Il più grande souvenir che porterai con te a casa dalla grande mela?
Non una cosa ma due esperienze in una: le mie vicissitudini artistiche e due mesi vissuti in un quartiere nero e quasi-povero, nel “basement” di un nero quasi-povero. La propria soddisfazione professionale vissuta in mezzo ad altri che faticano a tirare avanti decentemente aiuta a tarare la propria vita, le proprie esigenze. Questa strana doppia esperienza ha generato una sorta di mostro a due teste. Possiamo chiamare souvenir questo mostro?
Cosa può insegnare a noi “provinciali” un’esperienza come la tua, e cosa una città come New York?

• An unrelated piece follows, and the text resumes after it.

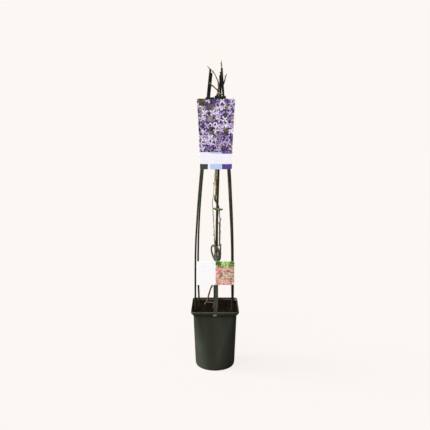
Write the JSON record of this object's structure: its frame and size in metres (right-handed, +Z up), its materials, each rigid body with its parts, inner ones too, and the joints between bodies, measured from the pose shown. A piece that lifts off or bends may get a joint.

Credo che nè la mia esperienza ne NY abbiano nulla da insegnare alla nostra provincia. Sono realtà diverse ma non una migliore dell’altra. Di sicuro una potrebbe apportare “insegnamenti” all’altra in una logica di reciproco scambio, ma senza sentimenti di superiorità o al contrario di inferiorità. Forse ci sono dei momenti a NY in cui avverti una libertà che in “provincia” non vivi, nel presentarsi, nel vestirsi, nell’essere effettivamente quello che sei senza costrizioni o falsi atteggiamenti, e questo perché il numero delle persone, delle abitudini e stili di vita è così enorme che prevale la noncuranza rispetto alla diversità, anzi, la diversità diventa un fattore molto interessante, intrigante, ricercato. Ma anche questa impressione va a calare quando dal “mucchio” entri nei piccoli giri, allora anche a NY sei portato a conformarti al contesto dominante. Parlo in genere della vita delle persone comuni, ma a ben guardare anche la vita delle persone famose, che sembrerebbero superiori e indifferenti, è dominata da cliché e conformismi. Il fatto poi che NY tenda ad agevolare i talenti non è tanto un insegnamento per la nostra provincia ma per l’Italia intera, per un modello culturale che se non si decide a cambiare potrà solo peggiorare una situazione già grave.
Prossimi progetti?
Mentre ero a Ny, nello stesso periodo della mia personale, ho partecipato a un paio di collettive qui in Italia, una particolarmente interessante a Bologna. In autunno mi aspetta una collettiva newyorkese, mostra che dovrebbe inaugurare la nuova galleria di cui ho accennato prima. Poi una collettiva al MAG, Museo dell’Alto Garda, con nomi davvero interessanti. Una mostra personale in una galleria toscana. Un’altra personale a Berlino, ancora in fase di definizione. All’inizio dell’anno prossimo, su progetto di una curatrice newyorkese, una mostra a quattro in tre tappe: NY, Berlino e Venezia. In autunno con Kips Gallery, mia attuale galleria di NY, sarò al KIAF Art Fair Seul. Poi altre piccole ma interessanti partecipazioni. Credo sia davvero importante mostrare dignitosamente un lavoro che per l’artista è “necessario”, e se qualcosa deve succedere succederà. Quello che ho capito in questi anni è che il “clamore”, in un mondo come quello dell’arte che si è ormai plasmato a somiglianza di quello dello spettacolo, è molto utile come cassa di risonanza ma non essenziale rispetto alla qualità, all’attualità e al senso profondo dell’opera; sono questi elementi che negli anni definiscono il posto di una vita artistica dentro il mondo dell’arte. E questi non sempre ma molto spesso sono il frutto di un lento e concentrato lavoro di cesellatura che poco ha a che fare col clamore. Mi preme dire questo perché il mondo dell’arte blasonata è troppo spesso fatto di pedofilia critica da una parte, dove se non sei una velina alle prime armi sei poco interessante, e di esaltazione del genio assoluto dall’altra, dove esistono unicamente le Star. In realtà sopravvive, e bene, una ricca realtà di sfumature del mercato e del collezionismo, più nascosta ma non meno importante, che senza averne la presunzione produce modelli di cultura e di comportamento. Gi artisti che riescono col loro lavoro fare parte di questi processi significativi sono molto più numerosi di quanto si possa pensare, ed è questo il mio territorio di riferimento.